-- Task to complete --
Output only the lines running from the line bearing "addBodyCover();" through the line bearing "bpy.context.scene.collection.objects.link(empty)", character for character.

═══ Raw records ═══

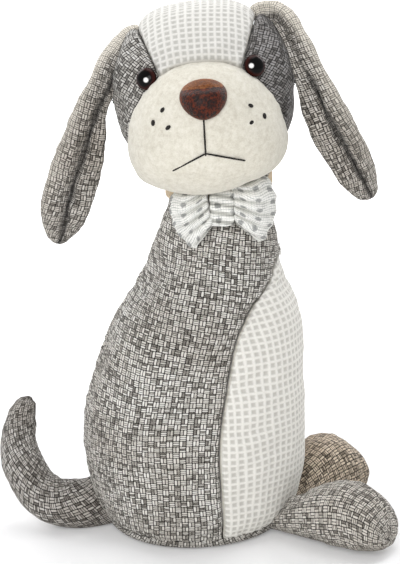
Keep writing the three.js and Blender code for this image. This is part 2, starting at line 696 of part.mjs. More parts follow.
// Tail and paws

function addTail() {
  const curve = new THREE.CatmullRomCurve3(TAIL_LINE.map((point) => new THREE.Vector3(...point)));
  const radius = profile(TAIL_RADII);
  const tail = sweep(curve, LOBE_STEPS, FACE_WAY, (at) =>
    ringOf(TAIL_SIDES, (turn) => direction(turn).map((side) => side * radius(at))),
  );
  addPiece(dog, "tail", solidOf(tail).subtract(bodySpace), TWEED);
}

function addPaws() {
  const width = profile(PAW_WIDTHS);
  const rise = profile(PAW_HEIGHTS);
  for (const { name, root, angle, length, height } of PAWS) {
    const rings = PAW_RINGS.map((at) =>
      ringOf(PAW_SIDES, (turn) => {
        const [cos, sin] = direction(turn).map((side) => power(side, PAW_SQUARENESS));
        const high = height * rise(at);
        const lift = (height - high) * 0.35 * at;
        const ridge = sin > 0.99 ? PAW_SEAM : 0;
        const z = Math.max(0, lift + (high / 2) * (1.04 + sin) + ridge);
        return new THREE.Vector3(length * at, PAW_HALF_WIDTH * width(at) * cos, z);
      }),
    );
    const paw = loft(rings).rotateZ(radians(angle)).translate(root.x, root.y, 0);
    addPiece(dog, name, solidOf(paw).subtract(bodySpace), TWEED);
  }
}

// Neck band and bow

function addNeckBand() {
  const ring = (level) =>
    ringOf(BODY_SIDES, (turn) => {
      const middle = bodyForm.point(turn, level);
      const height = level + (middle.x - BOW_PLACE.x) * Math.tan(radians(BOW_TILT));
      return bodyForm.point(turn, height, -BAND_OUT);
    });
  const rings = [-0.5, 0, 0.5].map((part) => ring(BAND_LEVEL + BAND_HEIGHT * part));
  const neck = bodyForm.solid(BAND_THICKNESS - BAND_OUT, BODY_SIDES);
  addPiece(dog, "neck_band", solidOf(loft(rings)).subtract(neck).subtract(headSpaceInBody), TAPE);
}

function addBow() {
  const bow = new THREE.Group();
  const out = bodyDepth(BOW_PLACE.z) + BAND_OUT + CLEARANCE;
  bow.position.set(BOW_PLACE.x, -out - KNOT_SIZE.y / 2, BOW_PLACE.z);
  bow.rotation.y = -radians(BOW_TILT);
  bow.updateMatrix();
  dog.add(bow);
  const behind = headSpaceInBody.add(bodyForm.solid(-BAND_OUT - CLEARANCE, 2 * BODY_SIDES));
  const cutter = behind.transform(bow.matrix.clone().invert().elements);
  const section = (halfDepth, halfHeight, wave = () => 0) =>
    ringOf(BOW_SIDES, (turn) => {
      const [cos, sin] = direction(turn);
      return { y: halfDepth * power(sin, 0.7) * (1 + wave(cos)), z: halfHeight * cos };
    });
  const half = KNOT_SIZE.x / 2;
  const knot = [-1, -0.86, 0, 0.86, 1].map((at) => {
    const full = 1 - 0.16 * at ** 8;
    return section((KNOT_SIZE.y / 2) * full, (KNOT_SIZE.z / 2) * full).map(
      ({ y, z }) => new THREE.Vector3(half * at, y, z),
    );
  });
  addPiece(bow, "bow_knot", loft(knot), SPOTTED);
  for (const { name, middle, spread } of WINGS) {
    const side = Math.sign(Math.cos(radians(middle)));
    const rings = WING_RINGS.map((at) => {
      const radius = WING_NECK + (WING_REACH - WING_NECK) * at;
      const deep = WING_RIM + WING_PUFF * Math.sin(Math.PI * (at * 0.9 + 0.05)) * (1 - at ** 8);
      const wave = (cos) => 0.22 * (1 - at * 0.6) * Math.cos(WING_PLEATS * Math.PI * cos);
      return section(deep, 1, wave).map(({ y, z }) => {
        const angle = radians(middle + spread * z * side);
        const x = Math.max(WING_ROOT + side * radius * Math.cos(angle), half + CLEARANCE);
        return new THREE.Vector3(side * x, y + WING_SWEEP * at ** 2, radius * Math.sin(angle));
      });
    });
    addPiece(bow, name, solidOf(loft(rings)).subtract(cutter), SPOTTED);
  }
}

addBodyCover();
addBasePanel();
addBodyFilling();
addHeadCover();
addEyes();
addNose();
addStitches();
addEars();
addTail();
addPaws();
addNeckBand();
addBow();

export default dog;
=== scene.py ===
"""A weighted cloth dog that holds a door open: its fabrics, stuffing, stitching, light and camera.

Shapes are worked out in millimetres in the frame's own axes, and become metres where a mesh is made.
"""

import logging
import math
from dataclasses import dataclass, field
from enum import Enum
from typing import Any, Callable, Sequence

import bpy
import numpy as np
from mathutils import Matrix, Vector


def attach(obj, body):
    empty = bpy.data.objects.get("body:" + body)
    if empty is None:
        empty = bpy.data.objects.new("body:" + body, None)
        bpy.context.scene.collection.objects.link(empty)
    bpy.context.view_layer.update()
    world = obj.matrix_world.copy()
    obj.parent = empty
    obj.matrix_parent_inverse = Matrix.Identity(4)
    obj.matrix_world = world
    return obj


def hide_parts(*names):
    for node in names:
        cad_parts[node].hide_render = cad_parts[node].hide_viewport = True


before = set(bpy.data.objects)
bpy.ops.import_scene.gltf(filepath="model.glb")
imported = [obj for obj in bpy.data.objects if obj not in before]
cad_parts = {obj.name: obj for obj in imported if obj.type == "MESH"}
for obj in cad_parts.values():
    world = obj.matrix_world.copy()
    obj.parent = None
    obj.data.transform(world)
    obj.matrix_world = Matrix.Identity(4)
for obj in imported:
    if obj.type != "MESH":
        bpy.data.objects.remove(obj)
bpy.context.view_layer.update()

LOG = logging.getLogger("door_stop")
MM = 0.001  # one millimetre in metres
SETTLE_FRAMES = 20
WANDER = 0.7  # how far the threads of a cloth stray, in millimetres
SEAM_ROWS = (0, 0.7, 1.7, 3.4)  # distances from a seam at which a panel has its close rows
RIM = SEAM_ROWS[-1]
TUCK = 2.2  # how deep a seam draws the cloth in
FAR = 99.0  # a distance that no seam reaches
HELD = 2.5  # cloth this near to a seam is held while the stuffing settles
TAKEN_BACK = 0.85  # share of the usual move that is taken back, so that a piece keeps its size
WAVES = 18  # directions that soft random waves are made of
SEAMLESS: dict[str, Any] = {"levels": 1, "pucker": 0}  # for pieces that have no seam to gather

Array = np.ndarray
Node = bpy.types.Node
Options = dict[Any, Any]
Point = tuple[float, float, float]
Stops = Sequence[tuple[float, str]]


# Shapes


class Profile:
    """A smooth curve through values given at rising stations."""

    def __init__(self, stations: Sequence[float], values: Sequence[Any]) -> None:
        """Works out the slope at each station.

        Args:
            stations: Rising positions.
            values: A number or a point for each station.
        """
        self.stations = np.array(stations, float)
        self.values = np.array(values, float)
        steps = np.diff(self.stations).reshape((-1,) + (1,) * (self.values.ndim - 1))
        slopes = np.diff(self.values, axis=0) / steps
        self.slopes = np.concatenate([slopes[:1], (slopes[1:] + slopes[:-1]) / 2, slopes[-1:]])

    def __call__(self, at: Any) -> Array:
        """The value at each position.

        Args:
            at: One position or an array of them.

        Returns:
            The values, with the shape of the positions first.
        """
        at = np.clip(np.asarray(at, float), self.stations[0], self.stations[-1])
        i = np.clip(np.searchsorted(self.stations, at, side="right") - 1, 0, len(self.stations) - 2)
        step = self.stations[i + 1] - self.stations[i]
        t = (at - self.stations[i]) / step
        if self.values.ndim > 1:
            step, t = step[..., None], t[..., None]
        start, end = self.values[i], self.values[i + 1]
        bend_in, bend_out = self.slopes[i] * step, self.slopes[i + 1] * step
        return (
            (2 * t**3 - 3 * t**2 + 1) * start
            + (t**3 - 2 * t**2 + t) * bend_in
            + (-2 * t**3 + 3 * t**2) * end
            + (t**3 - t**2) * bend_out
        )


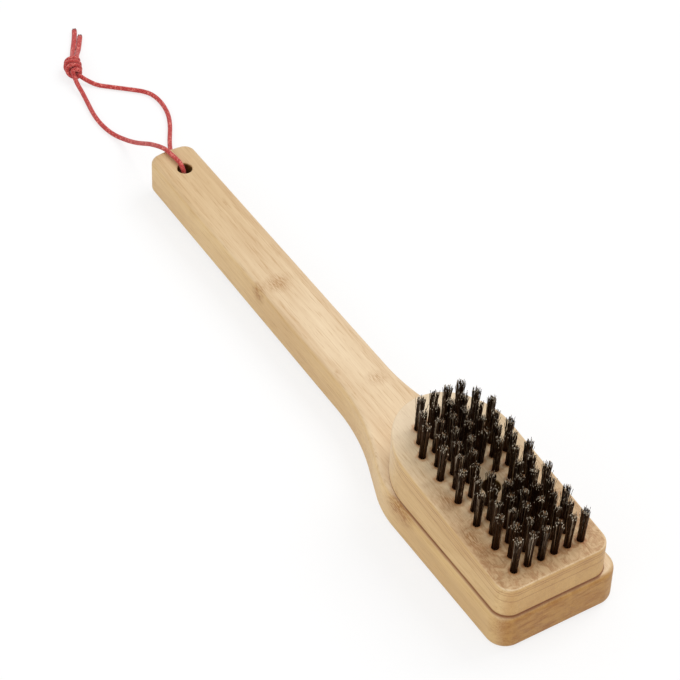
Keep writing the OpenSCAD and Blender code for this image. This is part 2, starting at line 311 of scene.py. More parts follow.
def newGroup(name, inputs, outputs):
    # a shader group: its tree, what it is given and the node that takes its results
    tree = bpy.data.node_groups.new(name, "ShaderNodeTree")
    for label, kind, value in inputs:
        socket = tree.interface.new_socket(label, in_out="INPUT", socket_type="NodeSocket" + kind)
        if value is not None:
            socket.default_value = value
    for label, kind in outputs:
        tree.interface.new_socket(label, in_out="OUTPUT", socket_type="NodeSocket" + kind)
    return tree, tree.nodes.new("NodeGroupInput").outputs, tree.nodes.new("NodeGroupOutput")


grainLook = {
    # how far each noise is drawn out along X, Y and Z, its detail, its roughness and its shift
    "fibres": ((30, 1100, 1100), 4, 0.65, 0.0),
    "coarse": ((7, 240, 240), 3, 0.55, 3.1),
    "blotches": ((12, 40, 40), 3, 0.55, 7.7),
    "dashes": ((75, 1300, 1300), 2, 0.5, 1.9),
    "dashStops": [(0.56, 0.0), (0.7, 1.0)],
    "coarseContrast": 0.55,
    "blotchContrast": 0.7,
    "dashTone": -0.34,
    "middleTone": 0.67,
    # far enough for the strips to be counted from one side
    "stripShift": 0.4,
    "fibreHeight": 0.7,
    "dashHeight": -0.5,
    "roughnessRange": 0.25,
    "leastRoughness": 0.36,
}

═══

-- Exercise result --
addBodyCover();
addBasePanel();
addBodyFilling();
addHeadCover();
addEyes();
addNose();
addStitches();
addEars();
addTail();
addPaws();
addNeckBand();
addBow();

export default dog;
=== scene.py ===
"""A weighted cloth dog that holds a door open: its fabrics, stuffing, stitching, light and camera.

Shapes are worked out in millimetres in the frame's own axes, and become metres where a mesh is made.
"""

import logging
import math
from dataclasses import dataclass, field
from enum import Enum
from typing import Any, Callable, Sequence

import bpy
import numpy as np
from mathutils import Matrix, Vector


def attach(obj, body):
    empty = bpy.data.objects.get("body:" + body)
    if empty is None:
        empty = bpy.data.objects.new("body:" + body, None)
        bpy.context.scene.collection.objects.link(empty)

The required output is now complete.